Friday, May 25, 2007

New Palestine - An idea for Middle East peace

A peace plan that Israel could carry out unilaterally:

1. Carve out a chunk of northern Israel such that any reasonable person would say it is a fair swap for the West Bank and Gaza. A line drawn west from somewhere on the Israeli-Jordanian border to the sea.

2. Declare that in 10 years, this land will be New Palestine and the West Bank and Gaza will become part of Israel.

3. Slowly begin evacuating Israeli citizens from New Palestine while at the same time offering inducements (free house, land, cash, etc.) to encourage Palestinians to voluntarily move to New Palestine, starting with the Palestinians living in Jerusalem and northern Gaza.

4. After a few years, take over Jerusalem and northern Gaza. Allow any remaining Palestinians in these areas who want to stay a chance to, deport any troublemakers to the "old" Palestine.

5. Repeat step (4) with the rest of Gaza and the West Bank over and over until Israel has taken over the entire West Bank and Gaza.

6. All the while, maintain peace and services as best as possible in New Palestine with some combination of Israeli, U.S., NATO, U.N. or even New Palestinian troops (Iraq occupation done right). Provide a stipend for residents of New Palestine to live comfortably on while getting established.

7. At the end of 10 years, allow the residents the option to vote out the peacekeepers/service providers or have them stay on.

Advantages:

1. Israel is a much more defensible country with only three neighbors.
2. The Palestinians have one contiguous country.
3. No more Israel-Lebanon border. Hezbollah is now bordering on New Palestine.
4. No more Israel-Syria border. Assad, meet your new neighbors.
5. No more problems from Gaza.
6. No endless negotiations, Israel could do this on its own (with financial aid from the U.S./U.N. for resettlement costs and inducements).
7. No need to evacuate Israeli settlers now living in the West Bank.
8. PEACE AT LAST (or at least a better chance for it).

Disadvantages:

1. Loss of nothern Israel obviously, along with its infrastructure and cities like Haifa (The Palestinians gain, though).
2. Disgruntled Palestinians who didn't want to move out of the West Bank and Gaza or live under Israeli rule (hopefully only a few hundred thousand if sufficient inducements were offered).
3. Disgruntled Israelis who liked living in northern Israel (can be offered their choice of land in reclaimed Gaza or West bank plus some cash to ease their pain).

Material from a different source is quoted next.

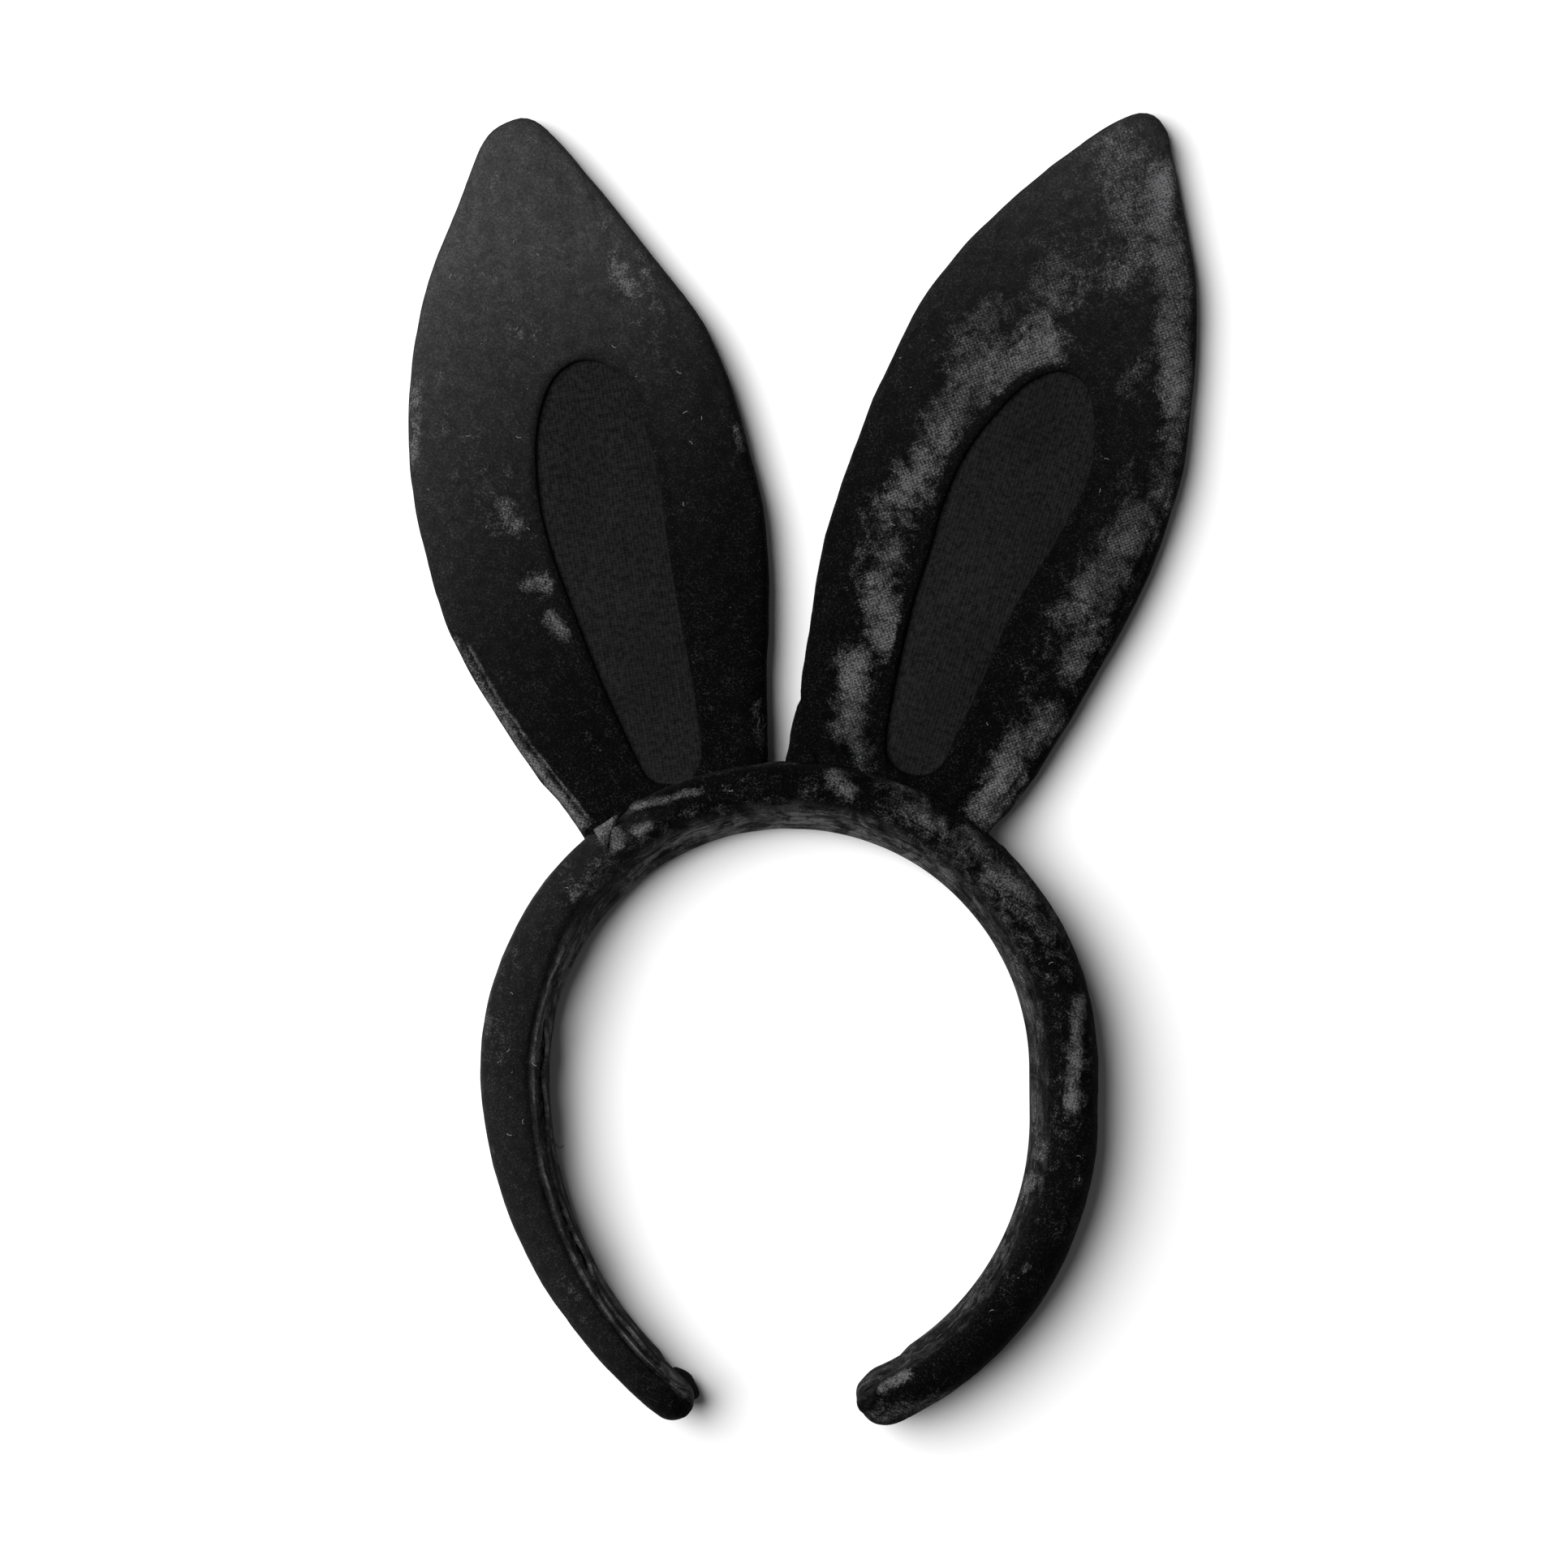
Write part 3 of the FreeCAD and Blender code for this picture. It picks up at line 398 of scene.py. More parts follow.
def crumple(piece, scales, weight=lambda point: 1.0, seed=0.0, space=lambda point: point):
    """Moves points along their normals by layers of noise: (size of a fold, height) in metres."""
    mesh = piece.data
    normals = [vert.normal.copy() for vert in mesh.vertices]
    shift = Vector((seed, seed * 0.7, -seed))
    for vert, normal in zip(mesh.vertices, normals):
        share = weight(vert.co)
        if share <= 0:
            continue
        spot = space(vert.co)
        push = sum(high * noise.noise(spot / size + shift) for size, high in scales)
        vert.co += normal * push * share
        vert.co.z = max(vert.co.z, CLOTH_FLOOR)
    mesh.update()


def along_band(point):
    """Folds in this space run along the hoop: its length is drawn in against its height and width."""
    x, y = point.x - HOOP.x, point.y - HOOP.y
    return Vector((math.atan2(x, y) * 69 * MM * 0.2, math.hypot(x, y), point.z))


def press_creases(piece, creases):
    """Presses each crease into the cloth, with a soft lip along both sides of it."""
    mesh = piece.data
    normals = [vert.normal.copy() for vert in mesh.vertices]
    for points, wide, deep, level in creases:
        strokes = [(*a, *b, wide) for a, b in zip(points, points[1:])]
        low = [min(p[k] for p in points) - 4 * wide for k in (0, 1)]
        high = [max(p[k] for p in points) + 4 * wide for k in (0, 1)]
        for vert, normal in zip(mesh.vertices, normals):
            x, y = (vert.co.x - HOOP.x) / MM, (vert.co.y - HOOP.y) / MM
            if vert.co.z < level * MM or not (low[0] < x < high[0] and low[1] < y < high[1]):
                continue
            away = min(from_stroke(x, y, stroke) for stroke in strokes)
            push = -deep * math.exp(-away * away) + 0.45 * deep * math.exp(-((away - 2.1) ** 2) / 0.6)
            vert.co += normal * push * MM * ease((vert.co.z / MM - level) / 3)
    mesh.update()


def settle(piece, sewn, pressure, slack, cap, frames):
    """Lets the cover swell over its stuffing as cloth, with its sewn points held, by no more than cap."""
    start = [vert.co.copy() for vert in piece.data.vertices]
    group = piece.vertex_groups.new(name="sewn")
    for n, point in enumerate(start):
        held = sewn(point)
        if held > 0:
            group.add([n], held, "REPLACE")
    cloth = piece.modifiers.new("settle", "CLOTH")
    for word, value in VELVET_CLOTH.items():
        setattr(cloth.settings, word, value)
    cloth.settings.shrink_min = -slack
    cloth.settings.use_pressure = True
    cloth.settings.uniform_pressure_force = pressure
    cloth.settings.vertex_group_mass = "sewn"
    cloth.settings.effector_weights.gravity = 0
    cloth.collision_settings.use_collision = False
    cloth.collision_settings.use_self_collision = False
    cloth.point_cache.frame_start = 1
    cloth.point_cache.frame_end = frames
    scene = bpy.context.scene
    for step in range(1, frames + 1):
        scene.frame_set(step)
    graph = bpy.context.evaluated_depsgraph_get()
    settled = piece.evaluated_get(graph).to_mesh()
    moved = [vert.co.copy() for vert in settled.vertices]
    piece.evaluated_get(graph).to_mesh_clear()
    piece.modifiers.remove(cloth)
    piece.vertex_groups.remove(group)
    scene.frame_set(1)
    for vert, before, after in zip(piece.data.vertices, start, moved):
        step = after - before
        if step.length > cap:
            step *= cap / step.length
        vert.co = before + step
        vert.co.z = max(vert.co.z, SETTLED_FLOOR)
    shape = bmesh.new()
    shape.from_mesh(piece.data)
    for _ in range(3):
        moved = [vert for vert in shape.verts if (vert.co - start[vert.index]).length > 0.15 * MM]
        bmesh.ops.smooth_vert(shape, verts=moved, factor=0.5)
    shape.to_mesh(piece.data)
    shape.free()
    piece.data.update()


# ---------------------------------------------------------------- the band's middle line


def band_length(side):
    straight, curve, turn = ARMS[side]
    return MIDDLE_RADIUS * (math.pi / 2 - CROWN_SPLIT[side]) + straight + curve * turn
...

That's my idea in response to a challenge to come up with one...what's yours?

2 Comments:

Anonymous Anonymous said...

Guess where Israelis get their water...from the north. Flawed plan from the getgo if Palestinians would determine how much water Israelis are allowed to use.

Re: Your question at MJT
"Do the Palestinian refugees get to vote in Lebanese elections?

Wikipedia is not a good source for information but under http://en.wikipedia.org/wiki/Palestinian_refugee
you will see a few answers regarding Palestinian citizenship/ voting rights in some countries.

Call Palestinians 'refugees', then sign up for and collect humanitarian aide from the UN; or call Palestians citizens with some civil and human rights and the host state, especially if a small democratic state, may become the hostage of radical beliefs. Hamas is playing the Palestinian game in Lebanon.

11:39 PM  
Blogger alphie said...

It's hard to block water from flowing to a well-armed country, anon.

Dams are easily destroyed these days.

Israel "depends" on Syria and Hezbollah for its water as it is. I doubt the Palestinians who moved north voluntarily would be worse stewards of the Levant's water supply.